The Lopal Marble Bar lithium project is located in the Pilbara region of Western Australia. The project has an estimated resource of 18mn t grading 1.0% lithium oxide.
The Lopal Marble Bar lithium project deal reflects a continuing push by Chinese battery material producers to secure upstream lithium resources. Cathode and battery material companies are looking beyond processing capacity and moving closer to mine supply.
This matters because lithium raw material security remains central to battery supply chains. Even as lithium prices fluctuate, companies with long-term access to spodumene resources can better protect conversion plants, cathode output and customer supply.
Marble Bar Adds Pilbara Resource Exposure
The Marble Bar project gives Lopal direct exposure to a known lithium-bearing region. Western Australia remains one of the world’s most important hard-rock lithium supply bases, with spodumene projects feeding converters and battery material producers across Asia.
The project’s 18mn t resource at 1.0% lithium oxide gives Lopal a potential raw material position, although the acquisition price suggests the asset is still at an early development stage.
For Global Lithium Resources, the sale allows the company to focus more heavily on its larger Manna lithium project. Manna has a resource estimate of 52mn t grading 1.0% lithium oxide.
This creates a clearer portfolio structure. Lopal gains Marble Bar, while GL1 retains its larger Manna asset and existing downstream-linked partnerships.

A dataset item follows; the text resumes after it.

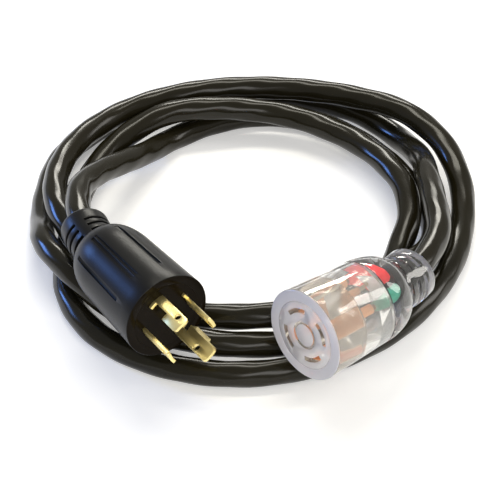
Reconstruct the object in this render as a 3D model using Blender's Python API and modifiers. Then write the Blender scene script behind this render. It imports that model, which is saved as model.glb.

The transaction also shows that Chinese battery material producers remain willing to invest in Australian lithium assets despite market volatility. Long-term supply security continues to matter more than short-term price weakness.
Manna Links Lopal to Future Offtake Supply
Lopal already has exposure to GL1 through the Manna project. It holds a 5% equity interest in Manna and has signed an offtake agreement to buy 40% of the project’s output.
China’s Canmax has agreed to take another 30% of Manna’s output and also holds a 9.45% stake in GL1. Australian lithium miner Mineral Resources owns 9.85% of GL1.
These relationships show how lithium supply chains are being structured around equity stakes and offtake agreements. Battery material companies want secured feedstock before projects enter production.
For Lopal, the Marble Bar acquisition adds another layer to its Australian lithium strategy. It gives the company project ownership while maintaining future offtake exposure through Manna.
The broader industrial meaning is clear. Chinese battery material producers are not relying only on spot markets. They are building upstream positions, offtake rights and strategic relationships to support long-term lithium chemical and cathode material supply.
The Metalnomist Commentary
Lopal’s Marble Bar deal shows that lithium strategy is shifting from price speculation to resource control. Even in a weaker lithium market, Chinese battery material companies continue to secure upstream positions that can support future conversion and cathode supply.